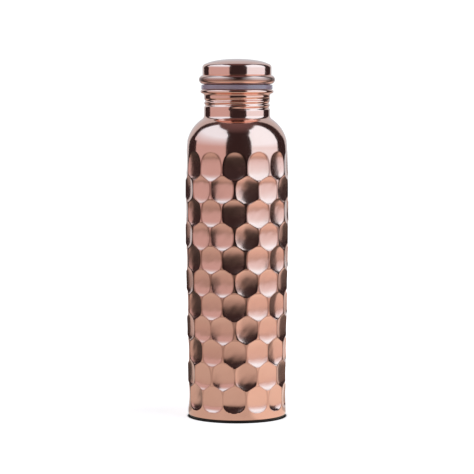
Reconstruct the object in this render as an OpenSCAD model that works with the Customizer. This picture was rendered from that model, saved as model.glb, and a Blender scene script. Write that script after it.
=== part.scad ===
// Hammered copper water bottle with a screw stopper.
// Origin: centre of the foot ring on the table, +Z up along the bottle's axis.
// The stopper is drawn screwed fully home.

/* [Bottle] */
// Radius of the wall at the foot
foot_r = 35.5; // [34:0.1:36.5]
// Radius of the straight upper wall over the hammered ridges
wall_r = 37.6; // [36.5:0.1:38.5]
// Height where the taper ends and the straight wall begins
taper_top = 130; // [110:1:150]
// Thickness of the copper sheet
sheet = 0.6; // [0.5:0.05:0.8]
// Outer radius of the neck
neck_r = 23.85; // [23.6:0.05:24.5]
// Height of the top of the rolled lip
lip_top = 237.3; // [236.8:0.1:238]

/* [Hammering] */
// Radius of the hammer's face
hammer_r = 34; // [30:1:40]
// Depth of each blow below the top of the ridges
blow_depth = 1.65; // [1.4:0.05:1.8]
// Blows in each ring
blows = 13; // [13:1:14]
// Rings of blows
rings = 11; // [9:1:11]
// Height of the lowest ring
ring_z = 15.9; // [15:0.1:17]
// Height from one ring to the next
ring_step = 16.72; // [16.5:0.01:16.75]
// Azimuth of the first blow of the top ring
ring_phase = -92.9; // [-106:0.1:-79]

/* [Thread] */
// Rise of the thread in one turn
pitch = 3.2; // [3:0.05:3.4]
// Turns of rolled thread in the neck
thread_turns = 2.3; // [1.5:0.1:2.3]
// Azimuth at which the threads begin
thread_start = -110; // [-120:5:-90]
// Depth of the rolled thread
thread_depth = 0.85; // [0.6:0.05:0.9]
// Height at which the neck's thread first crosses the +X side
thread_z = 224.4; // [224:0.1:224.8]
// Gap between the two threads
thread_gap = 0.3; // [0.25:0.05:0.4]

/* [Base] */
// Inner radius of the flat foot ring
foot_hole_r = 31.5; // [28:0.5:33]
// Height of the underside of the base plate
base_rise = 2.6; // [2:0.1:4]

/* [Stopper] */
// Outer radius of the stopper's skirt
skirt_r = 25; // [24.6:0.1:25.4]
// Outer radius of the knurled bead
bead_r = 27.5; // [27:0.1:28]
// Height of the crown of the stopper
crown_z = 259.5; // [258.5:0.1:261]
// Height of the lower edge of the threaded sleeve
plug_z = 222.5; // [221:0.5:222.5]
// Thickness of the rubber ring
gasket_h = 3.4; // [3:0.1:3.4]
// Outer radius of the rubber ring
gasket_r = 25.85; // [25:0.05:26.4]

/* [Hidden] */
$fn = 96;
// The wall
top_ring_z = ring_z + (rings - 1) * ring_step;
ridge_raise = 0.9;
straight_top = 163;
crest_z = 195.2;
crest_r = 36.5;
shoulder_r = 25;
fillet_r = 3;
foot_round = 1.5;
shoulder_c = [crest_r - shoulder_r, crest_z];
fillet_cr = neck_r + fillet_r;
fillet_cz = crest_z + sqrt(pow(shoulder_r + fillet_r, 2) - pow(fillet_cr - shoulder_c[0], 2));
join_a = atan2(fillet_cz - crest_z, fillet_cr - shoulder_c[0]);
// The lip
lip_tube = 1.4;
lip_z = lip_top - lip_tube;
lip_r = 26.5 - lip_tube;
mouth_r = lip_r - lip_tube + 0.05;
// The threads
neck_in = neck_r - sheet;
core_r = neck_in - thread_depth - thread_gap;
thread_run = 360 * thread_turns;
thread_low = thread_z + pitch * thread_start / 360;
// The stopper
seat_z = lip_top + 0.1;
flange_z = seat_z + gasket_h + 0.05;
flange_r = skirt_r - 0.1;
crimp_z = flange_z + 1.25;
crimp_r = bead_r - 2.1;
bead_round = 3.3;
bead_z = crimp_z + 2.4;
waist_r = min(skirt_r, bead_r - bead_round * (1 - cos(80)));
waist_z = bead_z + bead_round * sin(80);
corner_r = 3;
corner_z = crown_z - 3.4 - corner_r;

function wall_at(z) =
    z < taper_top ? foot_r + (wall_r - foot_r) * z / taper_top
    : z < straight_top ? wall_r
    : wall_r - (wall_r - crest_r) * pow((z - straight_top) / (crest_z - straight_top), 2);

function arc(c, r, a0, a1, n) =
    [for (i = [0:n]) let (a = a0 + (a1 - a0) * i / n) [c[0] + r * cos(a), c[1] + r * sin(a)]];

// Half outline of the bottle, moved inwards by `inset`
function outline(inset) = concat(
    [for (z = [8, 18, 50, taper_top, straight_top, 178, 184, 190, crest_z])
        [wall_at(z) - inset + (z > 10 && z < top_ring_z + 5 ? ridge_raise : 0), z]],
    arc(shoulder_c, shoulder_r - inset, 4, join_a, 14),
    arc([fillet_cr, fillet_cz], fillet_r + inset, 180 + join_a - 6, 180, 5)
);

// One ring of blows; `grow` moves the struck faces inwards
module ring_of_blows(k, grow) {
    z = top_ring_z - k * ring_step;
    axis_r = wall_at(z) - blow_depth + hammer_r;
    for (i = [0:blows - 1])
        rotate([0, 0, ring_phase + (k % 2) * 180 / blows + i * 360 / blows])
            translate([axis_r, 0, z])
                rotate([90, 0, 0])
                    cylinder(r = hammer_r + grow, h = 28, center = true, $fn = 144);
}

// The children struck by rings 0 to k, one ring after another
module hammered(k, grow) {
    if (k < 0)
        children();
    else
        difference() {
            hammered(k - 1, grow) children();
            ring_of_blows(k, grow);
        }
}

// A closed helical rib of three-cornered section that fades out at both ends.
// Its root is at radius r0 and its crest at r1; it climbs from z0 at thread_start
module helix_rib(r0, r1, half_root, half_crest, z0, run) {
    steps = ceil(run / 12);
    fade = 3;
    section = function (i)
        let (
            a = run * i / steps,
            f = min(1, (i + 0.3) / fade, (steps - i + 0.3) / fade),
            z = z0 + pitch * a / 360,
            rc = r0 + (r1 - r0) * f,
            hr = half_crest + (half_root - half_crest) * f
        )
        [for (p = [[r0, -hr], [rc, -half_crest], [rc, half_crest], [r0, hr]])
            [p[0] * cos(a), p[0] * sin(a), z + p[1]]];
    points = [for (i = [0:steps]) each section(i)];
    sides = [for (i = [0:steps - 1], j = [0:3])
        let (a = 4 * i + j, b = 4 * i + (j + 1) % 4)
        each [[a, b, b + 4], [a, b + 4, a + 4]]];
    ends = [[3, 2, 1], [3, 1, 0],
        [4 * steps, 4 * steps + 1, 4 * steps + 2], [4 * steps, 4 * steps + 2, 4 * steps + 3]];
    faces = concat(sides, ends);
    rotate([0, 0, thread_start])
        polyhedron(points, r1 > r0 ? faces : [for (f = faces) [f[2], f[1], f[0]]]);
}

// Outside of the drawn copper, solid right through
module body_outside() {
    rotate_extrude()
        union() {
            polygon(concat(
                [[0, 0]],
                arc([foot_r - foot_round, foot_round], foot_round, -90, 0, 4),
                outline(0),
                [[neck_r, 231], [neck_r + 0.65, 234.1], [lip_r, lip_z], [0, lip_z]]
            ));
            translate([lip_r, lip_z])
                circle(r = lip_tube, $fn = 48);
        }
}

// Space inside the drawn copper, open through the mouth
module body_inside() {
    rotate_extrude()
        polygon(concat(
            [[0, sheet], [foot_r - sheet - 0.7, sheet], [foot_r - sheet, foot_round]],
            outline(sheet),
            [[neck_in, 231], [mouth_r, 234.1], [mouth_r, lip_top + 1], [0, lip_top + 1]]
        ));
}

// Drawn and hammered copper, with the rolled thread and lip and the turned-in foot
module bottle_body() {
    color("#b87a5c")
        difference() {
            union() {
                difference() {
                    hammered(rings - 1, 0) body_outside();
                    hammered(rings - 1, sheet) body_inside();
                }
                helix_rib(neck_in + 0.35, neck_in - thread_depth, 1.35, 0.3, thread_low, thread_run);
            }
            helix_rib(neck_r + 0.5, neck_r - thread_depth, 1.45, 0.3, thread_low, thread_run);
            translate([0, 0, -1])
                cylinder(r = foot_hole_r, h = 1 + 2 * sheet);
        }
}

// Pressed disc closing the foot, its rim standing on the turned-in edge
module base_plate() {
    rim_r = foot_r - sheet - 0.75;
    color("#a5694d")
        rotate_extrude()
            polygon([
                [0, base_rise + 0.8], [rim_r - 6, base_rise], [rim_r - sheet, base_rise],
                [rim_r - sheet, sheet], [rim_r, sheet], [rim_r, base_rise + sheet],
                [rim_r - 6, base_rise + sheet], [0, base_rise + 0.8 + sheet]
            ]);
}

// Silicone ring between the lip and the stopper
module cap_gasket() {
    edge = 0.5;
    in_r = core_r + 0.3;
    color("#b9aeb8")
        translate([0, 0, seat_z])
            rotate_extrude()
                polygon([
                    [in_r, 0], [gasket_r - edge, 0], [gasket_r, edge],
                    [gasket_r, gasket_h - edge], [gasket_r - edge, gasket_h], [in_r, gasket_h]
                ]);
}

// Open sleeve with the stopper's thread; its stepped flange is held in the bead
module cap_plug() {
    in_r = core_r - sheet;
    color("#c08263")
        union() {
            rotate_extrude()
                polygon([
                    [in_r, plug_z], [core_r - 0.3, plug_z], [core_r, plug_z + 0.3],
                    [core_r, flange_z], [flange_r, flange_z], [flange_r, crimp_z],
                    [crimp_r, crimp_z], [crimp_r, crimp_z + sheet],
                    [flange_r - sheet, crimp_z + sheet], [flange_r - sheet, flange_z + sheet],
                    [in_r, flange_z + sheet]
                ]);
            helix_rib(
                core_r - 0.35, neck_in - thread_gap, 1.1, 0.3, thread_low + pitch / 2, thread_run - 180
            );
        }
}

// Height of the crown at radius r
function crown_at(r) = crown_z - r * r / 190 - 0.7 * pow(r / 22, 8);

// Half outline of the stopper's shell above the crimp, moved inwards by `inset`.
// The inside follows the waist over the bead, so that the sheet is nowhere thinner there
function shell_outline(inset, from) = concat(
    arc([bead_r - bead_round, bead_z], bead_round - inset, from, inset > 0 ? 60 : 80, 14),
    inset > 0 ? [[waist_r - inset, waist_z - 0.2], [waist_r - inset, waist_z + 0.3]] : [],
    [[skirt_r - inset, waist_z + 0.3 + inset]],
    arc([skirt_r - corner_r, corner_z], corner_r - inset, 0, 80, 6),
    [for (i = [6:-1:0]) let (r = 22 * i / 7) [r, crown_at(r) - inset]]
);

// Domed cap with its hollow knurled bead turned in under the plug's flange
module cap_shell() {
    color("#bd7e60")
        rotate_extrude()
            difference() {
                polygon(concat([[0, bead_z - bead_round * sin(75)]], shell_outline(0, -75)));
                polygon(concat([[0, crimp_z], [crimp_r + 0.1, crimp_z]], shell_outline(sheet, -50)));
                translate([-1, crimp_z - 2])
                    square([flange_r + 1.05, 3]);
            }
}

bottle_body();
base_plate();
cap_gasket();
cap_plug();
cap_shell();
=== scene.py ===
import math

import bmesh
import bpy
import numpy as np
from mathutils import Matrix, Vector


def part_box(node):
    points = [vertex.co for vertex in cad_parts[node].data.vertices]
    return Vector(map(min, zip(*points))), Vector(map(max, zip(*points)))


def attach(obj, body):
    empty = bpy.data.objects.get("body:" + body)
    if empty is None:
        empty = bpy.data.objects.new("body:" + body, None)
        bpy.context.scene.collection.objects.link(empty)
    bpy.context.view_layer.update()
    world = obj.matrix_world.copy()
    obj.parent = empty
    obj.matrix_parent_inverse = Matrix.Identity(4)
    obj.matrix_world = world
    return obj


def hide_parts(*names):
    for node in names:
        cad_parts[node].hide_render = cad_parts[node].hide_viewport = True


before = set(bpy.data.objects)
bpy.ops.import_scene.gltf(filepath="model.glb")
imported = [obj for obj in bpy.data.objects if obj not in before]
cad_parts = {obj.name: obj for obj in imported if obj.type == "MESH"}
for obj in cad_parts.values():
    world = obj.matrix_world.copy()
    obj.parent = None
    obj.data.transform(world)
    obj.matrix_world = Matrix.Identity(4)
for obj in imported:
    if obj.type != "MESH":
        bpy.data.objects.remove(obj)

MM = 0.001
TAU = 2 * math.pi


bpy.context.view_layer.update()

# ---------------------------------------------------------------- sizes, in mm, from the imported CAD
_, body_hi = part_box("bottle_body")
shell_lo, shell_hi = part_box("cap_shell")
plug_lo, plug_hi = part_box("cap_plug")
ring_lo, ring_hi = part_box("cap_gasket")
LIP_TOP = body_hi.z / MM
CROWN = shell_hi.z / MM
BEAD_LOW = shell_lo.z / MM
BEAD_R = shell_hi.x / MM
PLUG_LOW = plug_lo.z / MM
PLUG_HIGH = plug_hi.z / MM
RING_LOW, RING_HIGH, RING_R = ring_lo.z / MM, ring_hi.z / MM, ring_hi.x / MM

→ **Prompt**
Exactly and only the lines from the line that contains "the plug's flange" through the line that contains "bpy.data.objects.remove(obj)" are to be repeated as they stand.

→ **Task response**
// Domed cap with its hollow knurled bead turned in under the plug's flange
module cap_shell() {
    color("#bd7e60")
        rotate_extrude()
            difference() {
                polygon(concat([[0, bead_z - bead_round * sin(75)]], shell_outline(0, -75)));
                polygon(concat([[0, crimp_z], [crimp_r + 0.1, crimp_z]], shell_outline(sheet, -50)));
                translate([-1, crimp_z - 2])
                    square([flange_r + 1.05, 3]);
            }
}

bottle_body();
base_plate();
cap_gasket();
cap_plug();
cap_shell();
=== scene.py ===
import math

import bmesh
import bpy
import numpy as np
from mathutils import Matrix, Vector


def part_box(node):
    points = [vertex.co for vertex in cad_parts[node].data.vertices]
    return Vector(map(min, zip(*points))), Vector(map(max, zip(*points)))


def attach(obj, body):
    empty = bpy.data.objects.get("body:" + body)
    if empty is None:
        empty = bpy.data.objects.new("body:" + body, None)
        bpy.context.scene.collection.objects.link(empty)
    bpy.context.view_layer.update()
    world = obj.matrix_world.copy()
    obj.parent = empty
    obj.matrix_parent_inverse = Matrix.Identity(4)
    obj.matrix_world = world
    return obj


def hide_parts(*names):
    for node in names:
        cad_parts[node].hide_render = cad_parts[node].hide_viewport = True


before = set(bpy.data.objects)
bpy.ops.import_scene.gltf(filepath="model.glb")
imported = [obj for obj in bpy.data.objects if obj not in before]
cad_parts = {obj.name: obj for obj in imported if obj.type == "MESH"}
for obj in cad_parts.values():
    world = obj.matrix_world.copy()
    obj.parent = None
    obj.data.transform(world)
    obj.matrix_world = Matrix.Identity(4)
for obj in imported:
    if obj.type != "MESH":
        bpy.data.objects.remove(obj)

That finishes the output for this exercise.